3 Results and Discussions

A typical result of the image processing module is given in Fig. 3. It can be seen that the foreground object (hand gesture) has been successfully extracted from the background.

Fig. 3.
figure 3

Foreground Object Extraction

To obtain the system accuracy, each character has been tested 50 times and the accuracy is calculated by the rule.

$$ accuracy = \frac{Total\; no. \;of\;correct\;outputs}{Total\;no. \;of\;tries} $$

Figure 4 shows the accuracy of the algorithm where each gesture is shown 50 times consecutively and the number of times the correct output obtained is recorded. The calculated overall accuracy is approximately 91.2%.

Fig. 4.
figure 4

Bar graph showing number of correct outputs.

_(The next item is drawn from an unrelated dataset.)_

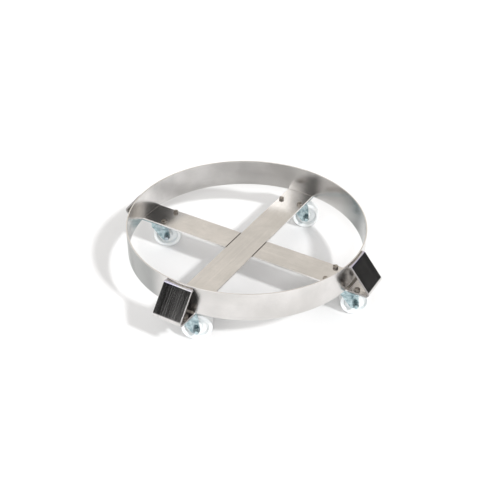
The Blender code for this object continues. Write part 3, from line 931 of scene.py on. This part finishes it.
def fork(station, trail, axleHeight):
    # the sheet's outline across is a U with rounded bends; along the trail it runs from a front edge to
    # a rear one, which close in on a round end at the axle
    shape = casterShape
    _, axle, _, towardNut = casterAxes(station)
    outer = extent(f"fork_{station}", towardNut, axle)[1]
    top = extent(f"fork_{station}", zAxis)[1]
    boss, bend = shape["bossRadius"], shape["forkBend"]
    end = np.array([trail - shape["bossLead"], axleHeight - shape["bossDrop"]])
    legHeights = end[1] - boss * np.cos(np.linspace(math.acos(0.997), math.pi / 2, 20))
    heights = np.concatenate([legHeights, np.linspace(end[1], top - bend, 40)[1:]])
    bendAngle = np.linspace(0, math.pi / 2, 9)[1:]
    level = np.linspace(outer - bend, 0.8 * mm, 12)[1:]
    # up the leg, round the bend and in along the crown: each point is one bend's radius from a middle, in the
    # direction that the sheet faces
    parts = [(outer - bend, heights, 0.0), (outer - bend, top - bend, bendAngle)]
    parts += [(level, top - bend, math.pi / 2)]
    across, upward, angle = np.hstack([np.broadcast_arrays(*part) for part in parts])
    facing = np.stack([np.cos(angle), np.sin(angle)], axis=-1)
    half = np.stack([across, upward], axis=-1) + bend * facing
    outline, facing = (np.concatenate([side, side[::-1] * (-1.0, 1.0)]) for side in (half, facing))
    height = outline[:, 1]
    ends = []
    frontCorner, rearCorner = (-shape["crownFront"], top - shape["crownLip"]), (shape["crownRear"], top)
    for corner, side in ((frontCorner, 1), (rearCorner, -1)):
        touch = tangentAngle(corner, end, boss, side)
        spot = end + boss * np.array([math.cos(touch), math.sin(touch)])
        straight = spot[0] + (height - spot[1]) * (corner[0] - spot[0]) / (corner[1] - spot[1])
        straight = np.maximum(straight, corner[0]) if side == 1 else straight
        around = np.sqrt(np.maximum(boss**2 - (height - end[1]) ** 2, 0))
        ends.append(np.where(height > spot[1], straight, end[0] - side * around))
    front, rear = ends
    rise = smoothStep(top - 12 * mm, top - 1 * mm, height)
    across = np.minimum(np.abs(outline[:, 0]), outer - bend)
    frontArc, rearArc = (np.sqrt(shape[size] ** 2 - across**2) for size in ("crownFront", "crownRear"))
    rear = rear - (shape["crownRear"] - rearArc) * rise
    front = np.maximum(front, -frontArc)
    t = np.concatenate([[0.0], np.linspace(0.03, 0.97, 48), [1.0]])
    length = front[:, None] + (rear - front)[:, None] * t
    press = legPress(shape, length, height[:, None])
    outside = outline[:, None] - facing[:, None] * press[..., None]
    inside = outside - facing[:, None] * shape["forkSheet"]
    skin = np.concatenate([outside, inside[:, ::-1]], axis=1)
    length = np.concatenate([length, length[:, ::-1]], axis=1)
    points = np.stack([length, skin[..., 0], skin[..., 1]], axis=-1)
    return surface(points, caps=True)


def wheelProfile(station):
    # half a section of the wheel, mirrored: bore, hub, sloping walls, web with a raised ring, rim and tread
    shape = casterShape
    swivel, axle, _, towardNut = casterAxes(station)
    hubHalf = extent(f"wheel_{station}", towardNut, axle)[1]
    tread = axle[2]
    rimHalf = hubHalf - 2.1 * mm
    inside = tread - shape["rimDepth"]
    web = shape["webThickness"] / 2
    bore = radii(f"axle_sleeve_{station}", axle, towardNut)[1] + 0.3 * mm
    hub, slope = shape["hubRadius"], shape["wallSlope"]
    half = [(bore, hubHalf - 0.5 * mm), (bore + 0.5 * mm, hubHalf), (hub, hubHalf), (hub + slope, web)]
    stepIn, stepOut, stepUp = shape["webStep"]
    half += [(stepIn, web), (stepIn + 0.4 * mm, web + stepUp), (stepOut - 0.4 * mm, web + stepUp)]
    half += [(stepOut, web), (inside - slope, web), (inside, rimHalf), (tread, rimHalf)]
    rounding = [size * mm for size in (0, 0, 0.9, 1.6, 0.15, 0.2, 0.2, 0.15, 1.6, 0.8)]
    rounding += [shape["treadRound"]]
    mirrored = [(radius, -height) for radius, height in half[::-1]]
    seam = [(tread, 0.35 * mm), (tread, -0.35 * mm)]
    outline = roundedOutline(half + seam + mirrored, rounding + [0, 0] + rounding[::-1], 5, held=True)
    return outline, tread


def recessShadeMask(outline, tread):
    # painted shade in the two corners of the recess, at the foot of the rim and round the hub
    shape = casterShape
    depth = 1 - smoothStep(0.0, 4 * mm, np.abs(outline[:, 1]) - shape["webThickness"] / 2)
    atRim = np.exp(-(((outline[:, 0] - tread + shape["rimDepth"] + 1.4 * mm) / (2 * mm)) ** 2))
    atHub = np.exp(-(((outline[:, 0] - shape["hubRadius"] - 2 * mm) / (2 * mm)) ** 2))
    return depth * np.maximum(atRim, atHub)


def makeCaster(station):
    # everything under one bar end; pieces turned about the axle have their own z axis towards the nut
    shape = casterShape
    swivel, axle, trailing, towardNut = casterAxes(station)
    upright = np.eye(3)
    forkAxes = [trailing, -towardNut, zAxis]
    axleAxes = [trailing, zAxis, towardNut]
    trail = np.linalg.norm((axle - swivel)[:2])
    fixed, swung, rolled = "frame", f"swivel_{station}", f"roller_{station}"

    def add(kind, shape, material, body, node, sharpAngle=32.0, painted=None):
        nodes = [f"{node}_{station}"]
        return addPiece(f"{kind}_{station}", [shape], material, body, nodes, sharpAngle, painted)

    plate = add("plate", topPlate(station, swivel), zinc, fixed, "top_plate")
    cutFrom(plate, boltHoles(boltNames(station)))
    for kind, node, make in (("pin", "kingpin", kingpin), ("cup", "lower_cup", lowerCup)):
        add(kind, placed(make(*extent(f"{node}_{station}", zAxis)), swivel, upright), zinc, fixed, node)
    for row in ("upper", "lower"):
        node = f"{row}_balls"
        balls = ballRing(shape[f"{row}Ball"], shape[f"{row}Race"], middle(f"{node}_{station}")[2])
        add(f"balls_{row}", placed(balls, swivel, upright), ballSteel, fixed, node)

    sheet = placed(fork(station, trail, axle[2]), swivel, forkAxes)
    yoke = add("yoke", sheet, zinc, swung, "fork", sharpAngle=38.0)
    low, high = extent(f"axle_sleeve_{station}", towardNut, axle)
    inner, outer = radii(f"axle_sleeve_{station}", axle, towardNut)
    crownTop, deep = extent(f"fork_{station}", zAxis)[1], shape["drillDepth"]
    pinBore = drillRod(shape["pinRadius"] + shape["pinRunning"], -deep, deep)
    pinBore = placed(pinBore, (*swivel[:2], crownTop), upright)
    cutFrom(yoke, [pinBore, placed(drillRod(inner, -deep, deep), axle, axleAxes)], 38.0)
    softenEdges(yoke, 0.5 * mm)
    tube = roundedOutline([(inner, low), (outer, low), (outer, high), (inner, high)], 0.2 * mm, 2)
    add("sleeve", placed(turned(tube, 64), axle, axleAxes), zinc, swung, "axle_sleeve")

    headEnd, tip = extent(f"axle_bolt_{station}", towardNut, axle)
    nutLow, nutHigh = extent(f"axle_nut_{station}", towardNut, axle)
    size, collar = boltShape["axle"], shape["lockCollar"]
    bolt = hexBolt(size, -nutLow - headEnd, tip + nutLow)
    bolt = placed(bolt, axle - towardNut * nutLow, [trailing, -zAxis, -towardNut])
    # painted highlight: the axle bolt takes the lighter zinc copy
    add("axle", bolt, zincPaintedHighlight, swung, "axle_bolt", sharpAngle=28.0)
    nut = hexNut(size, nutHigh - nutLow - collar, collar, shape["lockCollarRadius"])
    nut = placed(nut, axle + towardNut * nutLow, axleAxes)
    # painted shade: the nut takes the darker zinc copy
    add("nut", nut, zincPaintedShade, swung, "axle_nut", 28.0)

    outline, tread = wheelProfile(station)
    segments = 128
    painted = {
        "wear": np.repeat(smoothStep(tread - 1.6 * mm, tread - 0.3 * mm, outline[:, 0]), segments),
        # painted shade in the corners of the recess
        "grime": np.repeat(recessShadeMask(outline, tread), segments),
    }
    wheel = placed(turned(outline, segments), axle, axleAxes)
    add("roller_wheel", wheel, nylon, rolled, "wheel", painted=painted)


for station in stations:
    makeCaster(station)
makePlateFasteners()
print("stage: casters and fasteners made")


# floor, light and camera

floorShape = {"size": 30.0, "colour": (0.82, 0.82, 0.825, 1.0), "mottle": (0.835, 0.835, 0.84, 1.0)}


def makeFloor():
    # a plain pale floor with a barely mottled surface
    corners = aroundZ(floorShape["size"] / math.sqrt(2), fullTurn(4) + math.pi / 4, 0.0)
    mesh = bpy.data.meshes.new("floor")
    mesh.from_pydata(corners.tolist(), [], [(0, 1, 2, 3)])
    floor = bpy.data.objects.new("floor", mesh)
    bpy.context.scene.collection.objects.link(floor)
    material, shader, wire, place = startMaterial("floor_look")
    base = place.noise(scale=3.0, detail=2.0).blend(floorShape["colour"], floorShape["mottle"])
    feed(shader, Base_Color=base, Roughness=0.85)
    shader.inputs["Specular IOR Level"].default_value = 0.2
    mesh.materials.append(material)


lightShape = {
    # distant lamps: the way from the dolly to each, its power and its angular size
    "key": {"toward": (0.707, -0.23, 0.70), "power": 1.9, "angle": 5.0},
    "fill": {"toward": (0.405, -0.707, 0.58), "power": 0.7, "angle": 8.0},
    "sky": (1.0, 0.995, 0.99, 1.0),
    "bright": 0.80,
    "behind": 0.92,  # as the camera sees it
    "warmToward": (-0.36, 0.74, 0.57),
    "warm": (1.0, 0.945, 0.87, 1.0),
    # panels hung in the studio, in degrees: azimuth and elevation of the middle, half the width, half the
    # height, soft edge; and last how much light each adds or, below zero, takes away
    "panels": [
        (-127.8, 22.0, 9.3, 22.0, 2.0, -0.98),
        (42.0, 22.0, 22.0, 21.0, 5.0, -0.95),
        (124.6, 33.7, 1.4, 3.0, 2.0, 0.25),
        (-90.0, 33.0, 15.0, 7.0, 4.0, 2.6),
        (-125.0, 62.0, 30.0, 12.0, 4.0, 0.9),
    ],
}


def addLamp(name, look):
    # a distant lamp that lights and shades but isn't mirrored in the metal, which shows the panels instead
    lamp = bpy.data.lights.new(name, "SUN")
    lamp.energy = look["power"]
    lamp.angle = math.radians(look["angle"])
    holder = bpy.data.objects.new(name, lamp)
    holder.rotation_mode = "QUATERNION"
    holder.rotation_quaternion = Vector(look["toward"]).to_track_quat("Z", "Y")
    holder.visible_glossy = False
    bpy.context.scene.collection.objects.link(holder)


def makeLight():
    # a key that throws the shadows, a fill, and a pale studio all round with panels hung in it
    look = lightShape
    for name in ("key", "fill"):
        addLamp(name, look[name])
    world = bpy.data.worlds.new("studio")
    world.use_nodes = True
    bpy.context.scene.world = world
    tree = world.node_tree
    wire = Wire(tree)
    direction = wire.node("ShaderNodeTexCoord", output="Generated")

    def towards(vector):
        settings = {"operation": "DOT_PRODUCT"}
        return wire.node("ShaderNodeVectorMath", settings, {0: direction, 1: vector}, "Value")

    def withinAngle(across, ahead, half, edge):
        # 1 where the angle beside the panel's middle is less than half its size, with a soft edge
        angle = abs(wire.maths("ARCTAN2", across, ahead))
        return 1 - angle.step(math.radians(half - edge / 2), math.radians(half + edge / 2))

    strength = look["bright"]
    for *aim, halfWidth, halfHeight, edge, change in look["panels"]:
        azimuth, elevation = np.radians(aim)
        outward = aroundZ(1.0, azimuth, 0.0)
        ahead = outward * math.cos(elevation) + zAxis * math.sin(elevation)
        upward = zAxis * math.cos(elevation) - outward * math.sin(elevation)
        beside = np.cross(zAxis, outward)
        level = withinAngle(towards(beside), towards(outward), halfWidth, edge)
        upright = withinAngle(towards(upward), towards(ahead), halfHeight, edge)
        strength = strength * (1 + level * upright * change)
    warmest = np.array(look["warmToward"]) / np.linalg.norm(look["warmToward"])
    colour = towards(warmest).step(0.6, 0.95).blend(look["sky"], look["warm"])
    background = tree.nodes["Background"]
    # the panels light the metal, and behind the dolly the studio is plain
    seen = wire.node("ShaderNodeLightPath", output="Is Camera Ray")
    strength = strength + seen * (look["behind"] - strength)
    tree.links.new(colour.socket, background.inputs["Color"])
    tree.links.new(strength.socket, background.inputs["Strength"])


cameraShape = {
    "azimuth": 29.8,
    "elevation": 35.46,
    "distance": 2.156,
    "target": (0.0212, -0.0184, 0.1004),
    "roll": 0.94,
    "lens": 59.8,
}


def makeCamera():
    # stands back from the target at an azimuth and elevation, a little rolled
    look = cameraShape
    azimuth, elevation = math.radians(look["azimuth"]), math.radians(look["elevation"])
    level = math.cos(elevation)
    back = Vector((math.sin(azimuth) * level, -math.cos(azimuth) * level, math.sin(elevation)))
    camera = bpy.data.objects.new("camera", bpy.data.cameras.new("camera"))
    camera.data.lens = look["lens"]
    camera.data.sensor_width = 36.0
    camera.rotation_mode = "QUATERNION"
    roll = Matrix.Rotation(math.radians(look["roll"]), 3, "Z").to_quaternion()
    camera.rotation_quaternion = (-back).to_track_quat("-Z", "Y") @ roll
    camera.location = Vector(look["target"]) + back * look["distance"]
    camera.data.clip_end = 100.0
    bpy.context.scene.collection.objects.link(camera)
    bpy.context.scene.camera = camera


makeFloor()
makeLight()
makeCamera()
bpy.context.scene.view_settings.view_transform = "Standard"
print("stage: floor, light and camera made")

The real-time working of the “Sign Language Interface” and the “Text to Sign Converter” have been shown in Figs. 5 and 6 respectively. The word “How” was tested and the results were recorded.

Fig. 5.
figure 5

Sign Language Interface showing the word ‘HOW’.

Fig. 6.
figure 6

Text to Sign Converter showing the word ‘HOW’.

4 Limitations

  • This system is limited to the finger spelling method, which is not the most practical method for communication for deaf people. It would generally take too much time to finger spell a few sentences. So mainly this should be used to express proper nouns or short sentences conveying the meaning properly.

  • Similar hand orientations are hard to distinguish. For instance, M and N have similar gestures, which make it difficult to distinguish between them. To overcome this difficulty, some modifications were made to these gestures.

  • There are certain gestures which involve hand movements, as shown for J and Z. This system deals with image processing and hence there is no provision for video capturing to show these hand movements. Hence, such gestures have been modified accordingly.